TASK BRIEF: Return, word for word, the lines from the line holding "for build in" through the line holding "BAND, BAND_START, BAND_END = 37.2, 56.6, 57.7". Include both end lines and no others.

>> start

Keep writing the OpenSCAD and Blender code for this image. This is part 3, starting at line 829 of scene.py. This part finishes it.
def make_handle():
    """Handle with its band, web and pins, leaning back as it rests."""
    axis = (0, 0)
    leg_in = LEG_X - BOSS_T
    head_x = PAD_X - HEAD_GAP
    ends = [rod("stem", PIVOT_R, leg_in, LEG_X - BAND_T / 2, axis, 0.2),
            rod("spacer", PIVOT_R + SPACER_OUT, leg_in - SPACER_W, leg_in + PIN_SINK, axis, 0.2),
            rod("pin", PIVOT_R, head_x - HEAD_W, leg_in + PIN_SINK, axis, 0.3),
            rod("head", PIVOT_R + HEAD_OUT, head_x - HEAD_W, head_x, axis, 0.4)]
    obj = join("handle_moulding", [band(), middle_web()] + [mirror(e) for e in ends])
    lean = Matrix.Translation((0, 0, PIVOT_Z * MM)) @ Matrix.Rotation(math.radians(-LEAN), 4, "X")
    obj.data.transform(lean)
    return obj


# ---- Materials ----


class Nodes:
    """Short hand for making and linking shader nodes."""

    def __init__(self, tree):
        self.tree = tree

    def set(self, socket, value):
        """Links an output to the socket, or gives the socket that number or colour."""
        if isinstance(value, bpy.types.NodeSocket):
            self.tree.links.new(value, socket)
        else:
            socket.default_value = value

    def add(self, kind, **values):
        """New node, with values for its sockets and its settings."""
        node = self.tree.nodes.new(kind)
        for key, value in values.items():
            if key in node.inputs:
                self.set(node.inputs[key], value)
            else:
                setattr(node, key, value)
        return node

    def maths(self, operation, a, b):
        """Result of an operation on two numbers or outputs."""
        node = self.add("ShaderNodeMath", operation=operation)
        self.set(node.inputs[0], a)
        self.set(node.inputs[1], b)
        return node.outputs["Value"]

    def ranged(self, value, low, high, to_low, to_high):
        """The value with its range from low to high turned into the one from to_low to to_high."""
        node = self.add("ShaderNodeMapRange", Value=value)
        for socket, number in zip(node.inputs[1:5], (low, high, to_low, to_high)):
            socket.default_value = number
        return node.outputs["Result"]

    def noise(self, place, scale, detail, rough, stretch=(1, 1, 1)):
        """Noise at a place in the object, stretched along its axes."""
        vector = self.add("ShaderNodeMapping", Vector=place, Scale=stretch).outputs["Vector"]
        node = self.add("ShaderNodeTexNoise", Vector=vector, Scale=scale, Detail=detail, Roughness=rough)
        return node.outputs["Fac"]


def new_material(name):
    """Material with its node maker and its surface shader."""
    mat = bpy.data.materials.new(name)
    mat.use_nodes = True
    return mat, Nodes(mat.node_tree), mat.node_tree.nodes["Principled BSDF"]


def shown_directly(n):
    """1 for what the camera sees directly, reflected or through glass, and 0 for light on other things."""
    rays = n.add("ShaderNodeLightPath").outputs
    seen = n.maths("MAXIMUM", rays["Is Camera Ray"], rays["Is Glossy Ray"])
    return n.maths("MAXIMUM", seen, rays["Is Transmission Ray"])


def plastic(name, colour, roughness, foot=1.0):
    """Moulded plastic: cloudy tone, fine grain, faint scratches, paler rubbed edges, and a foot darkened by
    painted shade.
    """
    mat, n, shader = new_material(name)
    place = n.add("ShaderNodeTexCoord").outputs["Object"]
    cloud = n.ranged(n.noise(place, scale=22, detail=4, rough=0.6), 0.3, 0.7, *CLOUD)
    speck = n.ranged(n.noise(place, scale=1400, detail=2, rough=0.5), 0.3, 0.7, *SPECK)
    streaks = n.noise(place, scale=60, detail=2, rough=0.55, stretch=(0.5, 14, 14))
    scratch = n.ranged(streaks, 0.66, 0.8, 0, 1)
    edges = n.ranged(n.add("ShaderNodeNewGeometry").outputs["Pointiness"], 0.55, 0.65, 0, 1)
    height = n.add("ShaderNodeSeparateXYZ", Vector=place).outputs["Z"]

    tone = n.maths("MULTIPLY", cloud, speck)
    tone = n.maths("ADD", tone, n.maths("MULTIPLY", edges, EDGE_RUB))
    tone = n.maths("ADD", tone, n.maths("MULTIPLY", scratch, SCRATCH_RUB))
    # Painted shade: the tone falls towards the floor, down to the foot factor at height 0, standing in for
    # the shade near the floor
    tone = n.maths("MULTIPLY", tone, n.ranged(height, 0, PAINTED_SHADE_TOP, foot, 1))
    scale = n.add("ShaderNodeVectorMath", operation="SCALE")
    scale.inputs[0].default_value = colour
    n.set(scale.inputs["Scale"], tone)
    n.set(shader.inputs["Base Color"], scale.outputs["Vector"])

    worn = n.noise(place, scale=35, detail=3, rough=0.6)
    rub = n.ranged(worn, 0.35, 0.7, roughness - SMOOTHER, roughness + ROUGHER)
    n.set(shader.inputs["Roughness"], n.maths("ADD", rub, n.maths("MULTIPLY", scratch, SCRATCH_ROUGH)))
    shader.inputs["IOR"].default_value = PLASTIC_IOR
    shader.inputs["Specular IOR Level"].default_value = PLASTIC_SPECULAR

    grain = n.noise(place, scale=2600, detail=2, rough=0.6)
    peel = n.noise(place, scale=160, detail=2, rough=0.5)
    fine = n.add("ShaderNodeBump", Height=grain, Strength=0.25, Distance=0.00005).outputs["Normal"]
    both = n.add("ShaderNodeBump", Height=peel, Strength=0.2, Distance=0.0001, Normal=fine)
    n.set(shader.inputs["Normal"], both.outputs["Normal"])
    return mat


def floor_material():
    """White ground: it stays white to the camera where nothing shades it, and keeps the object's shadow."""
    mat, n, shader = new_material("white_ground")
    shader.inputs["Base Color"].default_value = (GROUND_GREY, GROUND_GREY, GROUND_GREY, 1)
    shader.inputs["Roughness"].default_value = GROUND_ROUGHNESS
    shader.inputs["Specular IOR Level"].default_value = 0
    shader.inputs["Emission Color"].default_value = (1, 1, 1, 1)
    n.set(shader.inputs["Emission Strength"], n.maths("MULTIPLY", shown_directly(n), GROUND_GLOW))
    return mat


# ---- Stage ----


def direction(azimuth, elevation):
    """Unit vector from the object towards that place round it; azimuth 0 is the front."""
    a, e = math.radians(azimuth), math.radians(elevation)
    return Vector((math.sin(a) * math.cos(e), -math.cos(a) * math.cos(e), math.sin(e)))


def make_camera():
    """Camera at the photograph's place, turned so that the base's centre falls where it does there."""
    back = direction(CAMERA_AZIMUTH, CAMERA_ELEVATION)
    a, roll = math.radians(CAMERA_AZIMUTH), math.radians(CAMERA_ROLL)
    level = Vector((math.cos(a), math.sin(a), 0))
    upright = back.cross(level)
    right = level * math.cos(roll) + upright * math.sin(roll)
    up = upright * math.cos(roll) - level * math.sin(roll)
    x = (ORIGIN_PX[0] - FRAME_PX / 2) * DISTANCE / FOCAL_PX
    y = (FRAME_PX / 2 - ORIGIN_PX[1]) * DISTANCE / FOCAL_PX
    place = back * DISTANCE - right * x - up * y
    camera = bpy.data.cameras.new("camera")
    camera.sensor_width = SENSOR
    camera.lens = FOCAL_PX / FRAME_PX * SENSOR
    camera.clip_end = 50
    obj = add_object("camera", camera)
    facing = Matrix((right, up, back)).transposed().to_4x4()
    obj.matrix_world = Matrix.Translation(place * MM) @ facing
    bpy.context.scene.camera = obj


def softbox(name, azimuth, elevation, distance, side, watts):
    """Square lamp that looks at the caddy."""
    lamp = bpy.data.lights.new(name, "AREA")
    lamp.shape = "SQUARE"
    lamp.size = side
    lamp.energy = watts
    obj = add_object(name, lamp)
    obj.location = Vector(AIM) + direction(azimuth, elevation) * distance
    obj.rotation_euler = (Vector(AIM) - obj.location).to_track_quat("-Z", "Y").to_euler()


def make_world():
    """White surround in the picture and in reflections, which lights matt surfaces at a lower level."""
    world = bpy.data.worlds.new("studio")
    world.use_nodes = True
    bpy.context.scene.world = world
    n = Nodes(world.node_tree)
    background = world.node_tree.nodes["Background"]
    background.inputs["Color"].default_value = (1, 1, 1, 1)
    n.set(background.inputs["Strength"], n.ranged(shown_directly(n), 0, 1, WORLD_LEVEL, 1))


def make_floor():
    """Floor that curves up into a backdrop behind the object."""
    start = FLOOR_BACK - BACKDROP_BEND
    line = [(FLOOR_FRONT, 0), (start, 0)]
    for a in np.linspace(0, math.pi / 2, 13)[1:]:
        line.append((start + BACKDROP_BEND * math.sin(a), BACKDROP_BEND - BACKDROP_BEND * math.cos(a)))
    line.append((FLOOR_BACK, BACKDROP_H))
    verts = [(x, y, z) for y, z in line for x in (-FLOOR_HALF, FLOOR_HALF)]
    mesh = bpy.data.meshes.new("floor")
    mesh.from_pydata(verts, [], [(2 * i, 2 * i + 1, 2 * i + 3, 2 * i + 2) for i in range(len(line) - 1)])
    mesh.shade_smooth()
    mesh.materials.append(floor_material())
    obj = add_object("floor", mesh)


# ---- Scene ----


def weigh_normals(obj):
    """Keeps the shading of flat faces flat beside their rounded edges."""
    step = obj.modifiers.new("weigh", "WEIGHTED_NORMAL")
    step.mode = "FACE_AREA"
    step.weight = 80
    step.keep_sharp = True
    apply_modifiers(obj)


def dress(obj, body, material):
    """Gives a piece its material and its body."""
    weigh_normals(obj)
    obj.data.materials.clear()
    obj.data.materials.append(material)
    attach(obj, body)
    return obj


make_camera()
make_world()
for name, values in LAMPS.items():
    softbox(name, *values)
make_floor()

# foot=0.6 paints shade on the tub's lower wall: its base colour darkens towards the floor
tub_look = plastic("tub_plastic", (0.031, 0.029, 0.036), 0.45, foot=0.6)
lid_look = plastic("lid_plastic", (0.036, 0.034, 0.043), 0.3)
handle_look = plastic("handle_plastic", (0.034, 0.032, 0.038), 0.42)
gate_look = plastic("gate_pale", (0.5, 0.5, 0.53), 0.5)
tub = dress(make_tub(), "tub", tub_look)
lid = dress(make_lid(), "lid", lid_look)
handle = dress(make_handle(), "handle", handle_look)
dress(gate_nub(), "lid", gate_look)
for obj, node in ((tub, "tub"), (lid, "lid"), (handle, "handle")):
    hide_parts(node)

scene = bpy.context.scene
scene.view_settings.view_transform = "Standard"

>> end
>> start

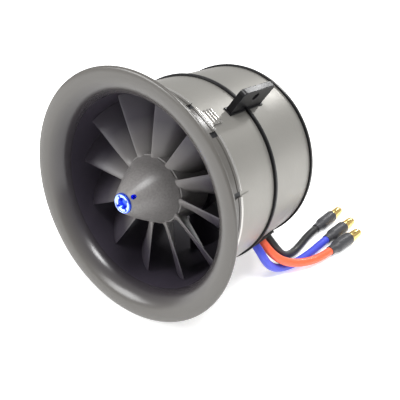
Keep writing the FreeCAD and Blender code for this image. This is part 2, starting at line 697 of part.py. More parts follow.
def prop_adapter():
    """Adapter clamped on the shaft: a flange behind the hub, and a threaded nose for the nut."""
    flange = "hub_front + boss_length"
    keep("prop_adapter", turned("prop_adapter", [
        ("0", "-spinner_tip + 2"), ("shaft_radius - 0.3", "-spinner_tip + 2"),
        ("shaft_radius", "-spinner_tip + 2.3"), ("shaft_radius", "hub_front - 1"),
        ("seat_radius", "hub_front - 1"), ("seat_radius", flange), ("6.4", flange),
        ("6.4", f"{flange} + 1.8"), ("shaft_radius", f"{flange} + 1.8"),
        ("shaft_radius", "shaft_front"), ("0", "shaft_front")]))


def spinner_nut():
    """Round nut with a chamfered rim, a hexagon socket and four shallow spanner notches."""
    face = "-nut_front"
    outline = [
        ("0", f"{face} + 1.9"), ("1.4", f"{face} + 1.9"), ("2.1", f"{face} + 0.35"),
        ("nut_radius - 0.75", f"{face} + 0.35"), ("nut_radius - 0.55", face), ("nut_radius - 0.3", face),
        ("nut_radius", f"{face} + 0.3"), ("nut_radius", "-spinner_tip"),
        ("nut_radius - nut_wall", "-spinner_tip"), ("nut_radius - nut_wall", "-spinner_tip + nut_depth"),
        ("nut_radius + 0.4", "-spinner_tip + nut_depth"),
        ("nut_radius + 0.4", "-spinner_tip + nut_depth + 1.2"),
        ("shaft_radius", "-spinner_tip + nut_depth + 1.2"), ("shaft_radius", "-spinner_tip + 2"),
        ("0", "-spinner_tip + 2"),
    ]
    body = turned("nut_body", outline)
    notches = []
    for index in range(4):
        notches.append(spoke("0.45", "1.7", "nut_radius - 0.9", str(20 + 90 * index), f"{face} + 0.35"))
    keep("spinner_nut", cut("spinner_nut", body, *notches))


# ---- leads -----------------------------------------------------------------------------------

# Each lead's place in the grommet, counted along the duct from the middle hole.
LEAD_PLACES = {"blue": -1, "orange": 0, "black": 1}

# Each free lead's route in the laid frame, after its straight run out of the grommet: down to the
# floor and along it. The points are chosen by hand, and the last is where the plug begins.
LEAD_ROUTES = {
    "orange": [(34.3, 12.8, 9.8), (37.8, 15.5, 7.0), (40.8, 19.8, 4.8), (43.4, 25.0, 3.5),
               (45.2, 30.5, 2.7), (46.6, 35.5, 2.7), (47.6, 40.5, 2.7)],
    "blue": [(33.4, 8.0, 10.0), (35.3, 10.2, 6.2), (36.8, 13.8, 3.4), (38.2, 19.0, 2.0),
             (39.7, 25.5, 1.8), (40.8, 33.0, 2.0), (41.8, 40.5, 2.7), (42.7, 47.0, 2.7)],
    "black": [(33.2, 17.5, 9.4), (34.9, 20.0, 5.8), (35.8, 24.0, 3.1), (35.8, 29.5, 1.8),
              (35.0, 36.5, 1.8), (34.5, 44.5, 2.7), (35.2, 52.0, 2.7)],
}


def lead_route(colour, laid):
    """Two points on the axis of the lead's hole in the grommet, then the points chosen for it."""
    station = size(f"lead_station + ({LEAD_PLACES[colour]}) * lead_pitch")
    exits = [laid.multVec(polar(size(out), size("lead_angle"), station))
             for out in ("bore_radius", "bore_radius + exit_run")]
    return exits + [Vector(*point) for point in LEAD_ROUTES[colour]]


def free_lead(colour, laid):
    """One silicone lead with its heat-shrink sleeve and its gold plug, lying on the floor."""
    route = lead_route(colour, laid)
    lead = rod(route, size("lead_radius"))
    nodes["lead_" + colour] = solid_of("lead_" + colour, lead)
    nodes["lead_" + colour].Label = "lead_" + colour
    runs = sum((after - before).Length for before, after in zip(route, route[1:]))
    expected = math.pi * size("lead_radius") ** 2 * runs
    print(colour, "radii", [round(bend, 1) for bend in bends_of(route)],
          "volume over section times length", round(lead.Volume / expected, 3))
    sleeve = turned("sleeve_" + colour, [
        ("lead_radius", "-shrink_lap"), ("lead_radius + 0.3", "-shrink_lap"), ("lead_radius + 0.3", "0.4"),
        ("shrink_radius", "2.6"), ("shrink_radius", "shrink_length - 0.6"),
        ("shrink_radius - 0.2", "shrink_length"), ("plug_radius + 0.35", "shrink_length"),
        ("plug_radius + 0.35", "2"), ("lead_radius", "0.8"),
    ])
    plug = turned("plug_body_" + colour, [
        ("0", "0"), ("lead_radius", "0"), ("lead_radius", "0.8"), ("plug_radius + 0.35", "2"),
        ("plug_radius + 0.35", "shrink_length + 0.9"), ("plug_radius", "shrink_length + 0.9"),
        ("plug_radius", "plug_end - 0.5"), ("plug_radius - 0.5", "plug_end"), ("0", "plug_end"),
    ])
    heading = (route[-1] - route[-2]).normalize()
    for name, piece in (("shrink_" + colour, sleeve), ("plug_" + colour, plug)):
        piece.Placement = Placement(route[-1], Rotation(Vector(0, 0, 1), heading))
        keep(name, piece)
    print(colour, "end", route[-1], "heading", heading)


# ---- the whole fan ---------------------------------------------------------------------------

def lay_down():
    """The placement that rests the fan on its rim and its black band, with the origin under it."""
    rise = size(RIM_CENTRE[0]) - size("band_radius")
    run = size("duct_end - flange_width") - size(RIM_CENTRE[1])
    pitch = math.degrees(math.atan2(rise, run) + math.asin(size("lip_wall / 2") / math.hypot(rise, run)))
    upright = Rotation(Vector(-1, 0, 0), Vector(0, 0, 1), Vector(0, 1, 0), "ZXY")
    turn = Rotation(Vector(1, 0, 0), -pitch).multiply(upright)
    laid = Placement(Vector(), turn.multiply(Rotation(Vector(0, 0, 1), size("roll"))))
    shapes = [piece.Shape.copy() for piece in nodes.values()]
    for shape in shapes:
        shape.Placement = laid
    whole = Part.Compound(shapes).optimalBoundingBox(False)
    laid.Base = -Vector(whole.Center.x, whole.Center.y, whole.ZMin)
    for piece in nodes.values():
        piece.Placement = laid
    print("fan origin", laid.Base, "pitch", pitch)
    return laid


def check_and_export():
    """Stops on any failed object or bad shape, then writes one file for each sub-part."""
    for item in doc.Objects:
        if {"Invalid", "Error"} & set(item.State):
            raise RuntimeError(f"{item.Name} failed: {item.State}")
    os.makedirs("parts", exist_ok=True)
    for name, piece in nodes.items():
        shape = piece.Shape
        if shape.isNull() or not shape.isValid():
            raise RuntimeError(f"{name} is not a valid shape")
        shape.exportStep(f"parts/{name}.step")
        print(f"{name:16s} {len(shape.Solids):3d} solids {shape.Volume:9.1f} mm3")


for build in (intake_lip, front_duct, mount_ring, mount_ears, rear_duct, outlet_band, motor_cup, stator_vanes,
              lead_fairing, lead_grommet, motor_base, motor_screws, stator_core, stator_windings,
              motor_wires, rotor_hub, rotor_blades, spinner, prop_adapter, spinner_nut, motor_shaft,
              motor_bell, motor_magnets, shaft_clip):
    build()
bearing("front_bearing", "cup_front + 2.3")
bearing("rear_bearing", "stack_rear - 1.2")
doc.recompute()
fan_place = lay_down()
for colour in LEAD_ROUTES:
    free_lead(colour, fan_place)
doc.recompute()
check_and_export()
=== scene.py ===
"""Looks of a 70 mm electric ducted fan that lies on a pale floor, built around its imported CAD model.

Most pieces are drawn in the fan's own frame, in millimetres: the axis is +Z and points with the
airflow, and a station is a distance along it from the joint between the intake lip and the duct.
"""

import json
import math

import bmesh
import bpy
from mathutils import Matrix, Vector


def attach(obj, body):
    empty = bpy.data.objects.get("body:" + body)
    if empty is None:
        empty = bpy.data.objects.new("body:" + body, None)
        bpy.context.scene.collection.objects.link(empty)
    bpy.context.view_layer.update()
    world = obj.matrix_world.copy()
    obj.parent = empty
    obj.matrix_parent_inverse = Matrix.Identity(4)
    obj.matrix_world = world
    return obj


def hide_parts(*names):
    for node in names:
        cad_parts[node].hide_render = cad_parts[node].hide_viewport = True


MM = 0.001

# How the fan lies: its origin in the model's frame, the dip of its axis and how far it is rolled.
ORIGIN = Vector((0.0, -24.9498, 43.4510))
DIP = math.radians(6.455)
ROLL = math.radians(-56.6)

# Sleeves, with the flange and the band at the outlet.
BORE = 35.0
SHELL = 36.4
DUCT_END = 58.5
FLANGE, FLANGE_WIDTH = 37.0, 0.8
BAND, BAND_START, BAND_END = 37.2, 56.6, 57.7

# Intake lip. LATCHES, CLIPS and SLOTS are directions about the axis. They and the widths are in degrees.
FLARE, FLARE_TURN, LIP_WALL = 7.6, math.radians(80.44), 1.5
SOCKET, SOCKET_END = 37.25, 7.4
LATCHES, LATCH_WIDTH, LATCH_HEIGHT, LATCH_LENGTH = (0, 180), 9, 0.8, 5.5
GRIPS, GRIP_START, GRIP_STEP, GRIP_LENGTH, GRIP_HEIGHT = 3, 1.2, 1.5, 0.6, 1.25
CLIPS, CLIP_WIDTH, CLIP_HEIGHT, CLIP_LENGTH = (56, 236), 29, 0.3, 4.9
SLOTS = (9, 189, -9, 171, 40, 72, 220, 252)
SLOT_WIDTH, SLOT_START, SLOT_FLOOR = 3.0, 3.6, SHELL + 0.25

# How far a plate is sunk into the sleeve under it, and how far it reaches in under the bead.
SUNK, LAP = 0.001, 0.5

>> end

SOLUTION BELOW:
for build in (intake_lip, front_duct, mount_ring, mount_ears, rear_duct, outlet_band, motor_cup, stator_vanes,
              lead_fairing, lead_grommet, motor_base, motor_screws, stator_core, stator_windings,
              motor_wires, rotor_hub, rotor_blades, spinner, prop_adapter, spinner_nut, motor_shaft,
              motor_bell, motor_magnets, shaft_clip):
    build()
bearing("front_bearing", "cup_front + 2.3")
bearing("rear_bearing", "stack_rear - 1.2")
doc.recompute()
fan_place = lay_down()
for colour in LEAD_ROUTES:
    free_lead(colour, fan_place)
doc.recompute()
check_and_export()
=== scene.py ===
"""Looks of a 70 mm electric ducted fan that lies on a pale floor, built around its imported CAD model.

Most pieces are drawn in the fan's own frame, in millimetres: the axis is +Z and points with the
airflow, and a station is a distance along it from the joint between the intake lip and the duct.
"""

import json
import math

import bmesh
import bpy
from mathutils import Matrix, Vector


def attach(obj, body):
    empty = bpy.data.objects.get("body:" + body)
    if empty is None:
        empty = bpy.data.objects.new("body:" + body, None)
        bpy.context.scene.collection.objects.link(empty)
    bpy.context.view_layer.update()
    world = obj.matrix_world.copy()
    obj.parent = empty
    obj.matrix_parent_inverse = Matrix.Identity(4)
    obj.matrix_world = world
    return obj


def hide_parts(*names):
    for node in names:
        cad_parts[node].hide_render = cad_parts[node].hide_viewport = True


MM = 0.001

# How the fan lies: its origin in the model's frame, the dip of its axis and how far it is rolled.
ORIGIN = Vector((0.0, -24.9498, 43.4510))
DIP = math.radians(6.455)
ROLL = math.radians(-56.6)

# Sleeves, with the flange and the band at the outlet.
BORE = 35.0
SHELL = 36.4
DUCT_END = 58.5
FLANGE, FLANGE_WIDTH = 37.0, 0.8
BAND, BAND_START, BAND_END = 37.2, 56.6, 57.7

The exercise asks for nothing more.